▸ **Exercise aim**
Scan the data below. Pull out each line where "from" occurs.

▸ **Provided data**

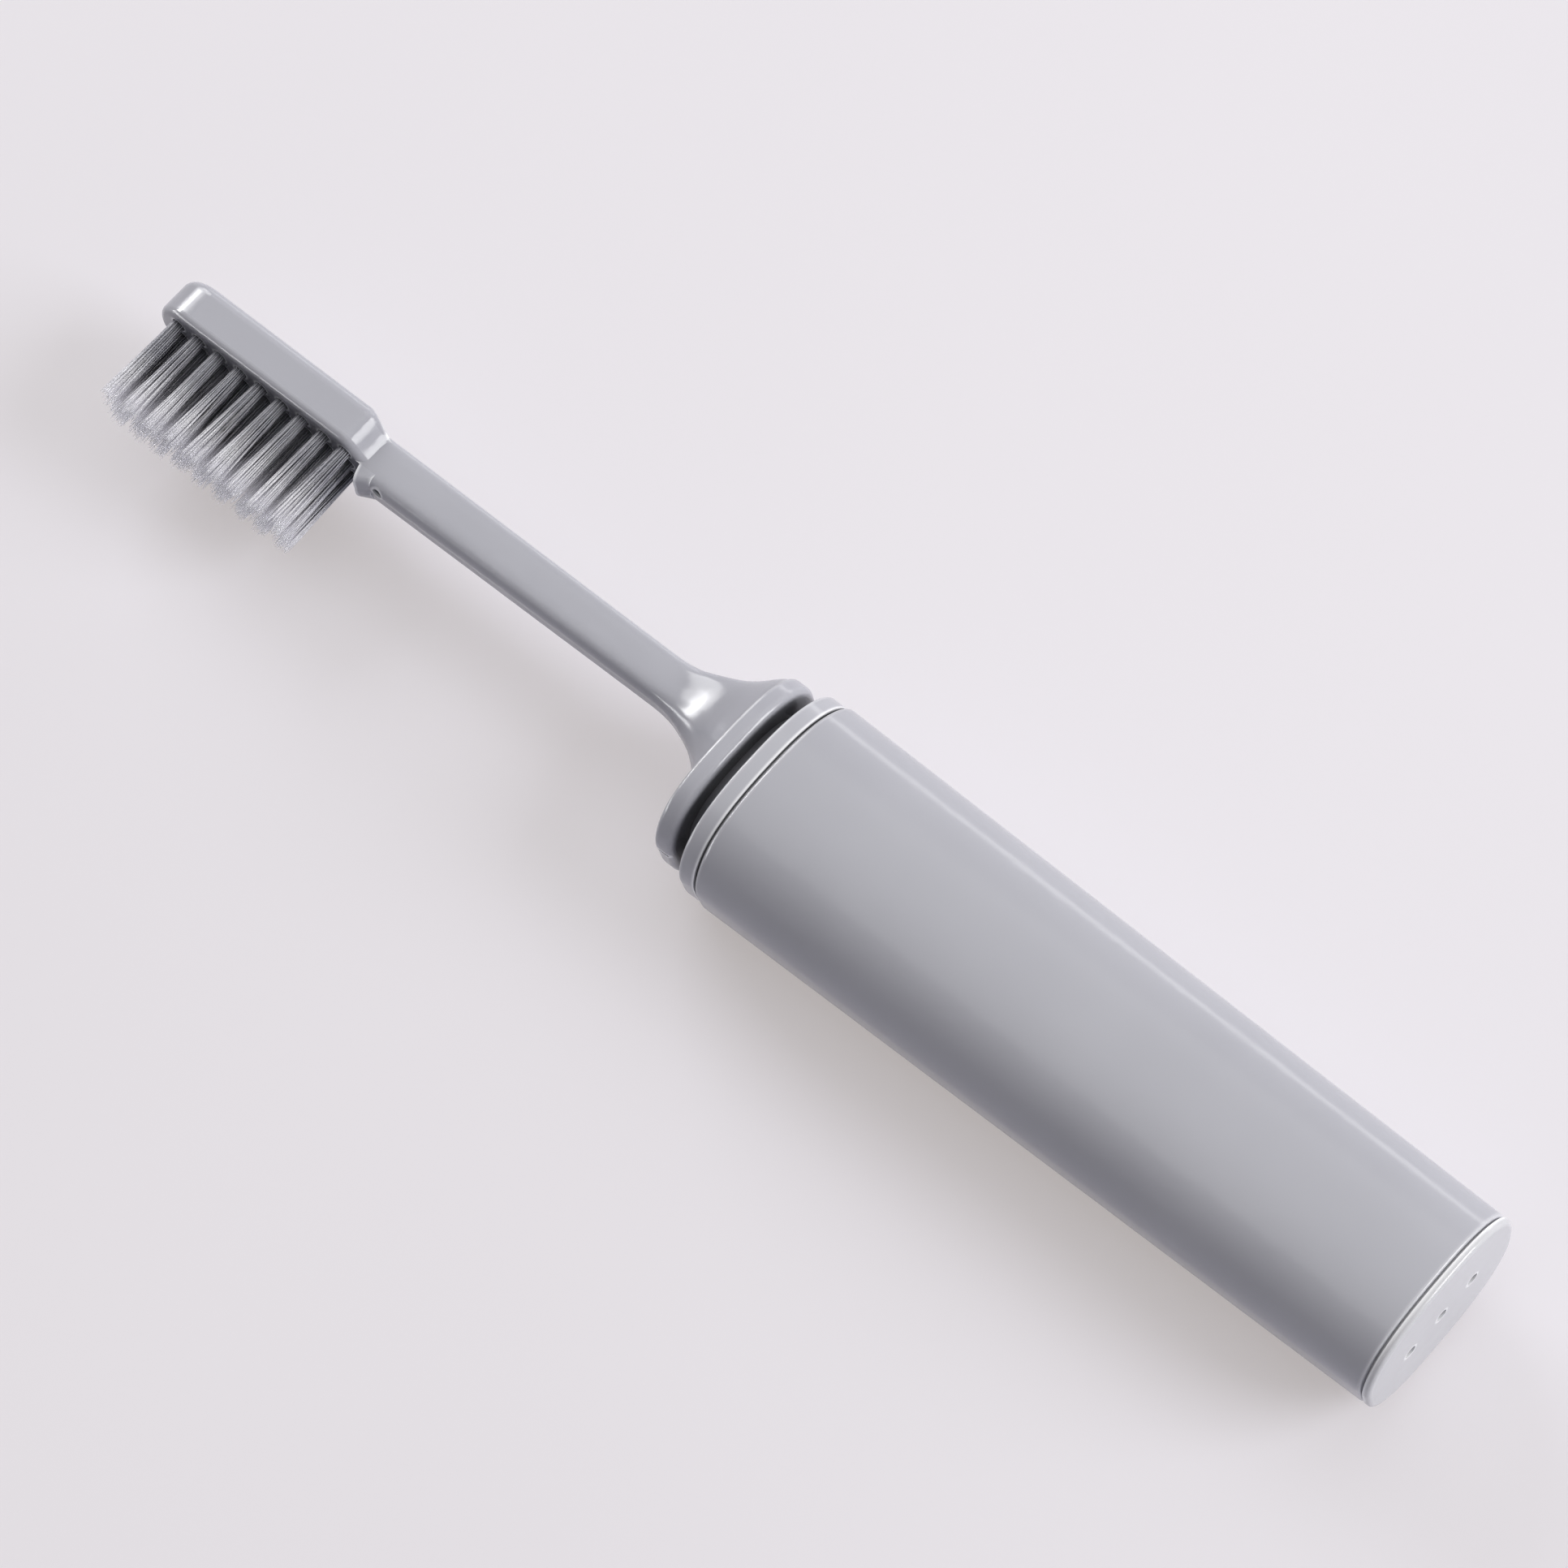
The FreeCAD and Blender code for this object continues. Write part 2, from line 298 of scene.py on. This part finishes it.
def plastic_material(name, dark, light):
    """Glossy moulded plastic with uneven gloss."""
    material, nodes, links, shader, place = new_material(name)
    links.new(plastic_colour(nodes, links, place, dark, light), shader.inputs["Base Color"])
    smear = noise(nodes, links, place, SMEAR_SCALE, SMEAR_DETAIL, SMEAR_ROUGHNESS)
    gloss = ramp(nodes, links, smear, grey(ROUGHNESS_LOW), grey(ROUGHNESS_HIGH))
    links.new(gloss, shader.inputs["Roughness"])
    links.new(plastic_bump(nodes, links, place), shader.inputs["Normal"])
    shader.inputs["IOR"].default_value = PLASTIC_IOR
    return material


def bristle_material():
    """Nylon filament: grey at the root, milky and see-through at the tip, with a painted glow of light
    towards the tip.
    """
    material, nodes, links, shader, place = new_material("bristle_nylon_look")
    along = along_axis(nodes, links, place, "Y", HEAD_FACE_Y, HEAD_FACE_Y + BRISTLE_LENGTH)
    colour = ramp(
        nodes, links, along,
        BRISTLE_ROOT_COLOUR, BRISTLE_TIP_COLOUR,
        BRISTLE_PALE_START_SHARE, BRISTLE_PALE_FULL_SHARE,
    )
    specks = noise(nodes, links, place, BRISTLE_FLECK_SCALE)
    fleck = ramp(nodes, links, specks, grey(BRISTLE_FLECK_SHADE), grey(1.0))
    mixed = mix_colours(nodes, links, "MULTIPLY", 1.0, colour, fleck)
    links.new(mixed, shader.inputs["Base Color"])
    fade = ramp(nodes, links, along, grey(1.0), grey(BRISTLE_TIP_ALPHA), BRISTLE_FADE_START_SHARE, 1.0)
    links.new(fade, shader.inputs["Alpha"])
    # Painted light: the tips glow though they are no lamp
    painted_tip_light = ramp(nodes, links, along, grey(0.0), BRISTLE_PAINTED_TIP_LIGHT, BRISTLE_PAINTED_LIGHT_START_SHARE, 1.0)
    links.new(painted_tip_light, shader.inputs["Emission Color"])
    shader.inputs["Emission Strength"].default_value = 1.0
    shader.inputs["Roughness"].default_value = BRISTLE_ROUGHNESS
    shader.inputs["Subsurface Weight"].default_value = 1.0
    shader.inputs["Subsurface Radius"].default_value = (1.0, 1.0, 1.0)
    shader.inputs["Subsurface Scale"].default_value = BRISTLE_SCATTER
    shader.inputs["IOR"].default_value = BRISTLE_IOR
    return material


def metal_material():
    """Brass with an uneven colour and gloss."""
    material, nodes, links, shader, place = new_material("anchor_metal_look")
    grain = noise(nodes, links, place, METAL_GRAIN_SCALE)
    links.new(ramp(nodes, links, grain, *METAL_COLOURS), shader.inputs["Base Color"])
    gloss = ramp(nodes, links, grain, grey(METAL_ROUGHNESS_LOW), grey(METAL_ROUGHNESS_HIGH))
    links.new(gloss, shader.inputs["Roughness"])
    shader.inputs["Metallic"].default_value = 1.0
    return material


def in_sight(nodes, links):
    """1 for what the camera sees directly, mirrored or through the object, else 0."""
    path = nodes.new("ShaderNodeLightPath")
    seen = path.outputs["Is Camera Ray"]
    for ray in ("Is Glossy Ray", "Is Transmission Ray"):
        seen = calculate(nodes, links, "MAXIMUM", seen, path.outputs[ray])
    return seen


def farness(nodes, links, place):
    """Share that is 0 round the object and 1 well away from it."""
    distance = nodes.new("ShaderNodeVectorMath")
    distance.operation = "LENGTH"
    links.new(place, distance.inputs[0])
    return share_between(nodes, links, distance.outputs["Value"], FLOOR_FAR_START, FLOOR_FAR_FULL)


def floor_material():
    """Pale tabletop with a very soft unevenness: partly unshaded near the object, wholly far off."""
    material, nodes, links, shader, place = new_material("tabletop")
    cloud = noise(nodes, links, place, FLOOR_CLOUD_SCALE)
    links.new(ramp(nodes, links, cloud, *FLOOR_LIT_COLOURS), shader.inputs["Base Color"])
    shader.inputs["Roughness"].default_value = FLOOR_ROUGHNESS
    shader.inputs["Specular IOR Level"].default_value = FLOOR_GLOSS
    far = farness(nodes, links, place)
    near_colour = ramp(nodes, links, cloud, *FLOOR_PLAIN_COLOURS)
    far_colour = ramp(nodes, links, cloud, *FLOOR_FAR_COLOURS)
    plain = nodes.new("ShaderNodeEmission")
    links.new(mix_colours(nodes, links, "MIX", far, near_colour, far_colour), plain.inputs["Color"])
    plain_part = share_between(nodes, links, far, 0.0, 1.0, FLOOR_PLAIN_SHARE)
    plain_share = calculate(nodes, links, "MULTIPLY", in_sight(nodes, links), plain_part)
    surface = mix_shaders(nodes, links, plain_share, shader.outputs["BSDF"], plain.outputs["Emission"])
    links.new(surface, nodes["Material Output"].inputs["Surface"])
    return material


def filament(mesh, start, middle, end):
    """One filament along a gentle curve, narrower at its tip and closed at both ends."""
    rings = []
    for number in range(FILAMENT_RINGS):
        share = number / (FILAMENT_RINGS - 1)
        point = (1 - share) ** 2 * start + 2 * share * (1 - share) * middle + share ** 2 * end
        ahead = 2 * (1 - share) * (middle - start) + 2 * share * (end - middle)
        side = ahead.cross(Vector((0, 0, 1))).normalized()
        other = ahead.cross(side).normalized()
        radius = FILAMENT_TIP_RADIUS if number == FILAMENT_RINGS - 1 else FILAMENT_RADIUS
        ring = []
        for corner in range(FILAMENT_SIDES):
            angle = 2 * math.pi * corner / FILAMENT_SIDES
            offset = radius * (math.cos(angle) * side + math.sin(angle) * other)
            ring.append(mesh.verts.new(point + offset))
        rings.append(ring)
    for lower, upper in zip(rings, rings[1:]):
        for corner in range(FILAMENT_SIDES):
            after = (corner + 1) % FILAMENT_SIDES
            mesh.faces.new((lower[corner], lower[after], upper[after], upper[corner]))
    mesh.faces.new(rings[0][::-1])
    mesh.faces.new(rings[-1])


def make_tuft(node, material, chance):
    """Filaments of one tuft, spread in a sunflower pattern and fanned out to the tip."""
    low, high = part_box(node)
    centre = (low + high) / 2
    root = Vector((centre.x, HEAD_FACE_Y - TUFT_ROOT_DEPTH, centre.z))
    lean = Vector((chance.uniform(-TUFT_LEAN, TUFT_LEAN), 0, chance.uniform(-TUFT_LEAN, TUFT_LEAN)))
    mesh = bmesh.new()
    for number in range(FILAMENTS_PER_TUFT):
        reach = math.sqrt((number + 0.5) / FILAMENTS_PER_TUFT)
        angle = number * GOLDEN_ANGLE
        out = Vector((math.cos(angle), 0, math.sin(angle))) * reach
        jitter = Vector((chance.gauss(0, FILAMENT_TIP_JITTER), 0, chance.gauss(0, FILAMENT_TIP_JITTER)))
        tip_y = high.y - abs(chance.gauss(0, FILAMENT_LENGTH_SPREAD))
        start = root + out * TUFT_ROOT_RADIUS
        end = Vector((centre.x, tip_y, centre.z)) + out * TUFT_TIP_RADIUS + lean + jitter
        middle = (start + end) / 2 - out * FILAMENT_BOW
        filament(mesh, start, middle, end)
    data = bpy.data.meshes.new(node + "_filaments")
    mesh.to_mesh(data)
    mesh.free()
    piece = bpy.data.objects.new(node + "_filaments", data)
    bpy.context.scene.collection.objects.link(piece)
    for polygon in data.polygons:
        polygon.use_smooth = True
    data.materials.append(material)
    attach(piece, "brush")
    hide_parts(node)


def make_bristles(material):
    chance = random.Random(RANDOM_SEED)
    for row in range(1, ROWS + 1):
        for column in COLUMNS:
            make_tuft("tuft_%d_%s" % (row, column), material, chance)


def dress(node, material):
    """Give a CAD node its look."""
    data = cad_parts[node].data
    data.materials.clear()
    data.materials.append(material)


def make_floor():
    bpy.ops.mesh.primitive_grid_add(
        x_subdivisions=FLOOR_CELLS, y_subdivisions=FLOOR_CELLS, size=FLOOR_SIZE
    )
    floor = bpy.context.object
    floor.name = "floor"
    floor.data.materials.append(floor_material())


def make_world():
    """Weak even light, with the pale backdrop where the camera sees it."""
    world = bpy.data.worlds.new("world")
    world.use_nodes = True
    nodes, links = world.node_tree.nodes, world.node_tree.links
    light = nodes["Background"]
    light.inputs["Color"].default_value = WORLD_COLOUR
    light.inputs["Strength"].default_value = WORLD_LIGHT
    backdrop = nodes.new("ShaderNodeBackground")
    backdrop.inputs["Color"].default_value = BACKDROP_COLOUR
    backgrounds = (light.outputs["Background"], backdrop.outputs["Background"])
    surface = mix_shaders(nodes, links, in_sight(nodes, links), *backgrounds)
    links.new(surface, nodes["World Output"].inputs["Surface"])
    bpy.context.scene.world = world


def make_lamp(name, place, size, power, gloss_only):
    """Rectangular lamp that shines at the origin."""
    data = bpy.data.lights.new(name, "AREA")
    data.shape = "RECTANGLE"
    data.size, data.size_y = size
    data.energy = power
    lamp = bpy.data.objects.new(name, data)
    lamp.visible_diffuse = not gloss_only
    lamp.location = place
    lamp.rotation_euler = (-Vector(place)).to_track_quat("-Z", "Y").to_euler()
    bpy.context.scene.collection.objects.link(lamp)


def make_camera():
    """Camera at the photograph's place, rolled about its own line of sight."""
    data = bpy.data.cameras.new("camera")
    data.lens = CAMERA_LENS
    data.sensor_width = CAMERA_SENSOR
    camera = bpy.data.objects.new("camera", data)
    place = Vector(CAMERA_PLACE)
    forward = (Vector(CAMERA_AIM) - place).normalized()
    right = forward.cross(Vector((0, 0, 1))).normalized()
    up = right.cross(forward)
    rolled_right = math.cos(CAMERA_ROLL) * right + math.sin(CAMERA_ROLL) * up
    rolled_up = rolled_right.cross(forward)
    turn = Matrix((rolled_right, rolled_up, -forward)).transposed()
    camera.matrix_world = Matrix.Translation(place) @ turn.to_4x4()
    bpy.context.scene.collection.objects.link(camera)
    bpy.context.scene.camera = camera


def main():
    for node, colours in PLASTIC_COLOURS.items():
        dress(node, plastic_material(node + "_look", *colours))
    dress("tuft_anchors", metal_material())
    make_bristles(bristle_material())
    make_floor()
    make_world()
    for name, settings in LAMPS.items():
        make_lamp(name, *settings)
    make_camera()
    bpy.context.scene.view_settings.view_transform = "Standard"


main()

▸ **Task response**
The FreeCAD and Blender code for this object continues. Write part 2, from line 298 of scene.py on. This part finishes it.
    """Share that is 0 round the object and 1 well away from it."""